25 Om te beginnen dient erop te worden gewezen, dat volgens vaste rechtspraak de in artikel 7, lid 1, sub a, van de richtlijn voorziene afwijking strikt moet worden uitgelegd (zie onder meer arrest van 30 maart 1993, Thomas e.a., C-328/91, Jurispr. blz. I-1247, punt 8). Wanneer een lidstaat met toepassing van dat artikel voorziet in een voor mannen en vrouwen verschillende pensioenleeftijd voor de toekenning van ouderdoms- en rustpensioenen, is de werkingssfeer van de toegestane afwijking beperkt tot de discriminaties die een objectieve en noodzakelijke band hebben met het verschil in pensioenleeftijd (arrest Thomas e.a., reeds aangehaald, en arrest van 19 oktober 1995, Richardson, C-137/94, Jurispr. blz. I-3407, punt 18). Indien daarentegen een nationale regeling het verschil in pensioenleeftijd heeft opgeheven, mag de lidstaat geen verschil op grond van het geslacht in de wijze van berekening van het pensioen handhaven (arrest Van Cant, reeds aangehaald, punt 13).

26 Uit de aard van de in artikel 7, lid 1, van de richtlijn voorkomende uitzonderingen kan worden afgeleid, dat de communautaire wetgever de lidstaten heeft willen toestaan tijdelijk de aan vrouwen toegekende voordelen op pensioengebied te handhaven, teneinde hen in staat te stellen hun pensioenstelsels op dit punt geleidelijk aan te passen zonder het ingewikkelde financiële evenwicht van die stelsels - een aspect dat niet kon worden genegeerd - te verstoren (arrest van 7 juli 1992, Equal Opportunities Commission, C-9/91, Jurispr. blz.
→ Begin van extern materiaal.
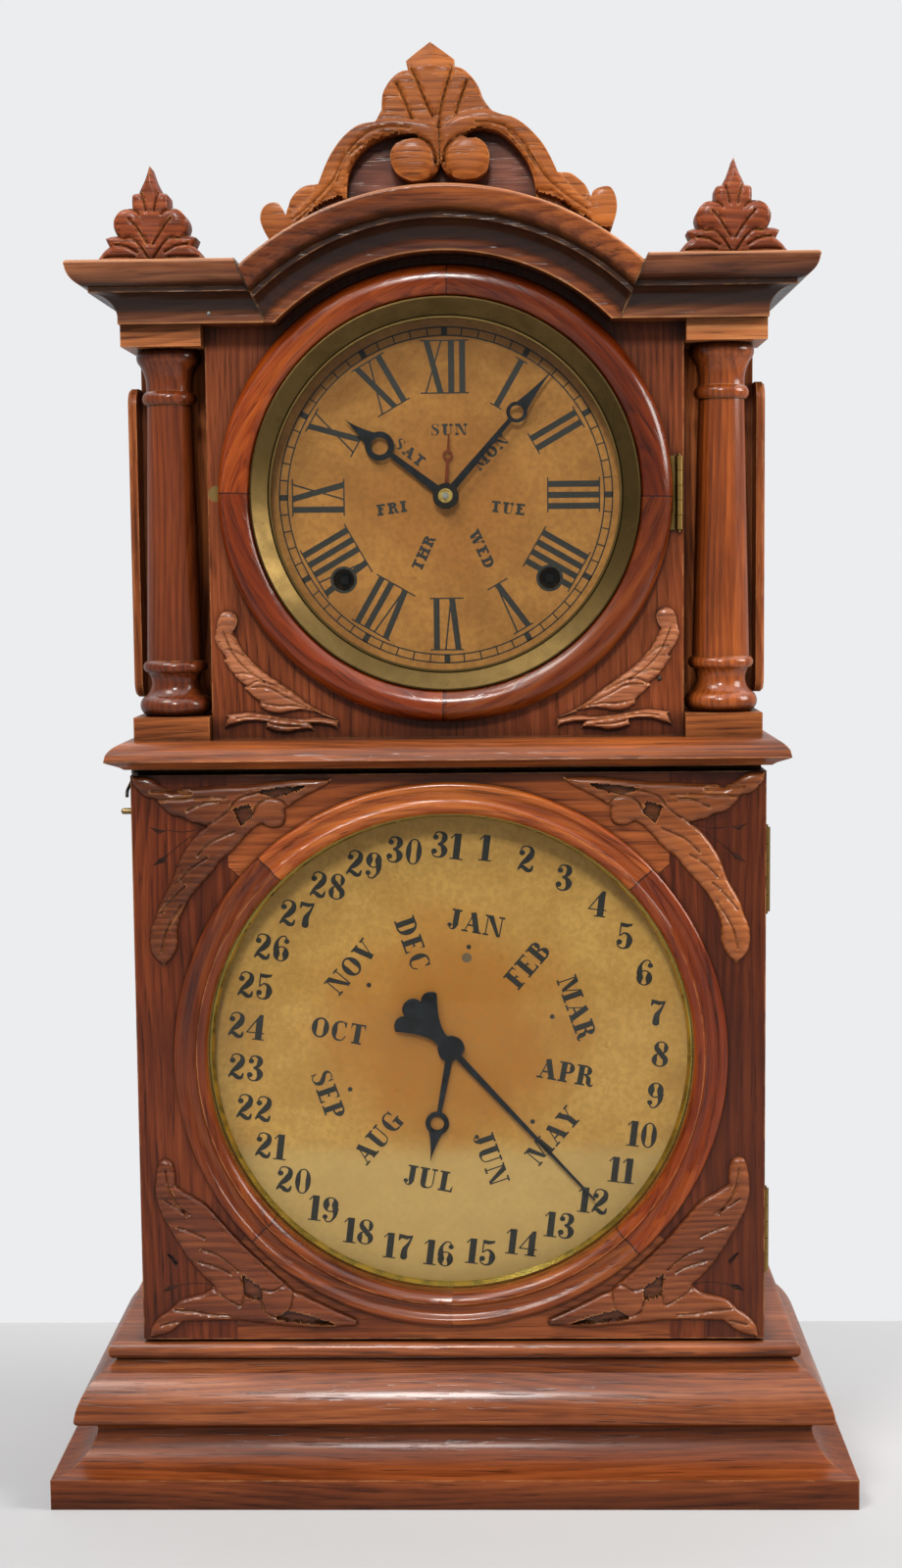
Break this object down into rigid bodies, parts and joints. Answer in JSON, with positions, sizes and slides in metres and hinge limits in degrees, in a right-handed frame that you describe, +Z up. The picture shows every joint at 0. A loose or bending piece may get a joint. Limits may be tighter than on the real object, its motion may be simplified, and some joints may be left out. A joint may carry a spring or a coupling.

I-4297, punt 15).

27 Vastgesteld moet dus worden, of in een geval als het in het hoofdgeding aan de orde zijnde, de discriminatie ter zake van de wijze van berekening van de rustpensioenen een noodzakelijke en objectieve band heeft met de handhaving van nationale bepalingen die de pensioenleeftijd verschillend vaststellen naar gelang van het geslacht en derhalve onder de afwijking van artikel 7, lid 1, sub a, van de richtlijn vallen.
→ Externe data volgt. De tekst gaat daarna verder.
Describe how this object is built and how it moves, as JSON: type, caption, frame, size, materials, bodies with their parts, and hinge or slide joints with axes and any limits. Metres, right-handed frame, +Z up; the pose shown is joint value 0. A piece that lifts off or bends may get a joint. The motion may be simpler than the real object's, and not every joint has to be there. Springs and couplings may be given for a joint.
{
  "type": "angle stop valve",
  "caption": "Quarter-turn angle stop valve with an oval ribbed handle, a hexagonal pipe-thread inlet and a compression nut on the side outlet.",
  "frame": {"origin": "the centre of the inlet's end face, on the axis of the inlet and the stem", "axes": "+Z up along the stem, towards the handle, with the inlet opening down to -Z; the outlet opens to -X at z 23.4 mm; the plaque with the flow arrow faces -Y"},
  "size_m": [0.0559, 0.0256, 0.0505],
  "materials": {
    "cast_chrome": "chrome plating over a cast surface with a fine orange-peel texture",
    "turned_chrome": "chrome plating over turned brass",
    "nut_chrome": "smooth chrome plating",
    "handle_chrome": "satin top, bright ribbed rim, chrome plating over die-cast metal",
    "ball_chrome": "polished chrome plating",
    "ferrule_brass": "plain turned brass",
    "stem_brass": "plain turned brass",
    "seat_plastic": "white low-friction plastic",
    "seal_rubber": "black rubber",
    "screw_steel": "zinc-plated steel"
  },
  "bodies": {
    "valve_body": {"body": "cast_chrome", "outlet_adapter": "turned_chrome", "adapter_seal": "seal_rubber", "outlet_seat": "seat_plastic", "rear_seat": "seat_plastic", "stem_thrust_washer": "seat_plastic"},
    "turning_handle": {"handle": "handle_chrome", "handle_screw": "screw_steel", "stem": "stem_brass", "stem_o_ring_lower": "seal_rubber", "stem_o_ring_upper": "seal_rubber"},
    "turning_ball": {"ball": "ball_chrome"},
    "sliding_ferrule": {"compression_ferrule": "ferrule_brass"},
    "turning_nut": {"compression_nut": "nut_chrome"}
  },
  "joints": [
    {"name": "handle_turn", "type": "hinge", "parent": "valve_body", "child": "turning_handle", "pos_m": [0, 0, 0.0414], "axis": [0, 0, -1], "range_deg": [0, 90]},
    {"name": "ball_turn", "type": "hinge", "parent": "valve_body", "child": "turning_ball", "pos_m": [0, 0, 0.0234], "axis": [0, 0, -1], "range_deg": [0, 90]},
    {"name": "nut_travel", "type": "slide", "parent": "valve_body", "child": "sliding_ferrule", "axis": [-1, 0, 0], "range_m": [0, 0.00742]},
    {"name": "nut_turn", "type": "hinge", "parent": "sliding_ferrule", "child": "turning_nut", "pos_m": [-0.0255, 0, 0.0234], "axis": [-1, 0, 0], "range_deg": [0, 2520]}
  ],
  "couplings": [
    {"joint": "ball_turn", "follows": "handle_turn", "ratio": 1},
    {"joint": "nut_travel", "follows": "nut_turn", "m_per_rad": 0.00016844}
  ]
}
28 Dienaangaande zij eraan herinnerd, dat blijkens punt 13 van het arrest Van Cant (reeds aangehaald) de vraag, of de nationale regeling het verschil in pensioenleeftijd tussen mannelijke en vrouwelijke werknemers heeft gehandhaafd, een feitelijke kwestie is die ter beoordeling van de nationale rechter staat.

29 Voor het geval dat dit verschil zou zijn gehandhaafd, dient te worden opgemerkt, dat de vaststelling van de leeftijd voor toekenning van het rustpensioen inderdaad bepalend is voor de periode gedurende dewelke de betrokkenen bijdragen voor het pensioenstelsel kunnen betalen.
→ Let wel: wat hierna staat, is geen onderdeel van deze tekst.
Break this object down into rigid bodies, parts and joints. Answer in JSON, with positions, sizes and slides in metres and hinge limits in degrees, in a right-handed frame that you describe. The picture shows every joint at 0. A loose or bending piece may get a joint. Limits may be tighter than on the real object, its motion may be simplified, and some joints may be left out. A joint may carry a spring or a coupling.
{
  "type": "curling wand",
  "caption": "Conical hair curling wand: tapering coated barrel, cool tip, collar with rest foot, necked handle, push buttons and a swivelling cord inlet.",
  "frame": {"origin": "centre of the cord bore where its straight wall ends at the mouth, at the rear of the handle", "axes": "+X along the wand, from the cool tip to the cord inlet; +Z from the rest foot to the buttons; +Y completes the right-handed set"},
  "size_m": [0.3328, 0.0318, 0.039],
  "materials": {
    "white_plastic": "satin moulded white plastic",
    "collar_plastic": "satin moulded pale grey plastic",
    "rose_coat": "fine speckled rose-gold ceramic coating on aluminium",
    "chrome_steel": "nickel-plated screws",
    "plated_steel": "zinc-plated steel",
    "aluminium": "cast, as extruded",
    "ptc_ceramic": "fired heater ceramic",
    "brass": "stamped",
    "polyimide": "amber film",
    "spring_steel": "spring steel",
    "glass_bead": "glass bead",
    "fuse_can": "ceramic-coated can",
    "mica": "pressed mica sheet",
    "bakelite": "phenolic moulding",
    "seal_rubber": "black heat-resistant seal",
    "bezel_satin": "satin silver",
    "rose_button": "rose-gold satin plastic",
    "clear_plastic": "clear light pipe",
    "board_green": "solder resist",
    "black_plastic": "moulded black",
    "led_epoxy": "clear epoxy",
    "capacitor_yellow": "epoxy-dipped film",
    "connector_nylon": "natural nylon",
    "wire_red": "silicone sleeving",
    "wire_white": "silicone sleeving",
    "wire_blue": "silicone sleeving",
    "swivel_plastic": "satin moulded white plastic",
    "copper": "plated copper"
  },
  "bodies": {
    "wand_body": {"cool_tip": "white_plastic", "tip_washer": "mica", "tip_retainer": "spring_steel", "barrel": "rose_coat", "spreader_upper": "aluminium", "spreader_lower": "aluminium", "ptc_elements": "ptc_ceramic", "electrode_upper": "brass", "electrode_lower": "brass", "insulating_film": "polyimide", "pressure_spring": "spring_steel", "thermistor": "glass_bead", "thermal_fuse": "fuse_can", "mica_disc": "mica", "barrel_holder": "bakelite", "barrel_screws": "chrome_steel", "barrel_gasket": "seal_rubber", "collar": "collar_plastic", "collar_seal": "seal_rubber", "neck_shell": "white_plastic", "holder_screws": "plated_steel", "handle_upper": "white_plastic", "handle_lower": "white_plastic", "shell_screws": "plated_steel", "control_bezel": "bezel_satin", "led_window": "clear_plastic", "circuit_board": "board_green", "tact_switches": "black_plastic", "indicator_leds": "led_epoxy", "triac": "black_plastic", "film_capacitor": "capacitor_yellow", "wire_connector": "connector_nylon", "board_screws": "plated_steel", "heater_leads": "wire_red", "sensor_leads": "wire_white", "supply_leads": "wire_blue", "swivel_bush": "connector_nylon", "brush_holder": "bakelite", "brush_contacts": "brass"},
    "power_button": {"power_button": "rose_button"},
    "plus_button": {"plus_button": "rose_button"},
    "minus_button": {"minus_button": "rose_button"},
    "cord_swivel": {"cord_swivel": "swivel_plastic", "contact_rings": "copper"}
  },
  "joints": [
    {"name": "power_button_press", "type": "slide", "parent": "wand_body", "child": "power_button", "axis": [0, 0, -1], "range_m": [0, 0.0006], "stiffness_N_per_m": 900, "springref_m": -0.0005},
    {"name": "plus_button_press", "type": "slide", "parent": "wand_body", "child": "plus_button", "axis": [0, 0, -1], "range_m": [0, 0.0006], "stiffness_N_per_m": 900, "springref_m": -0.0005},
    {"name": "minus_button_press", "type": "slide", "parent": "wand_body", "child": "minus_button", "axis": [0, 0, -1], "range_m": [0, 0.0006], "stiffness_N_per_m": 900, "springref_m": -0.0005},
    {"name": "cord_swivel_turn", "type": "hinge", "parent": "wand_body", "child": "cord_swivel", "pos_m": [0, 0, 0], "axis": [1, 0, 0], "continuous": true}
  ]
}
30 In een dergelijk geval heeft een discriminatie ter zake van de berekening van de pensioenen zoals die welke uit de betrokken nationale wettelijke regeling voortvloeit, dus een noodzakelijke en objectieve band met het verschil dat ter zake van de pensioenleeftijd is gehandhaafd.

31 Gelet op bovenstaande overwegingen moet op de vragen worden geantwoord, dat artikel 7, lid 1, sub a, van de richtlijn aldus moet worden uitgelegd, dat wanneer een nationale regeling een verschil in pensioenleeftijd tussen mannelijke en vrouwelijke werknemers heeft gehandhaafd, de betrokken lidstaat het bedrag van het pensioen verschillend mag berekenen naar gelang van het geslacht van de werknemer.

Beslissing inzake de kosten


Kosten

32 De kosten door de Belgische regering en de Commissie van de Europese Gemeenschappen wegens indiening van hun opmerkingen bij het Hof gemaakt, kunnen niet voor vergoeding in aanmerking komen. Ten aanzien van de partijen in het hoofdgeding is de procedure als een aldaar gerezen incident te beschouwen, zodat de nationale rechterlijke instantie over de kosten heeft te beslissen.

Dictum


HET HOF VAN JUSTITIE (Zesde kamer),

uitspraak doende op de door het Belgische Hof van Cassatie bij beschikkingen van 4 november 1996 gestelde vragen, verklaart voor recht:

Artikel 7, lid 1, sub a, van richtlijn 79/7/EEG van de Raad van 19 december 1978 betreffende de geleidelijke tenuitvoerlegging van het beginsel van gelijke behandeling van mannen en vrouwen op het gebied van de sociale zekerheid, moet aldus worden uitgelegd, dat wanneer een nationale regeling een verschil in pensioenleeftijd tussen mannelijke en vrouwelijke werknemers heeft gehandhaafd, de betrokken lidstaat het bedrag van het pensioen verschillend mag berekenen naar gelang van het geslacht van de werknemer.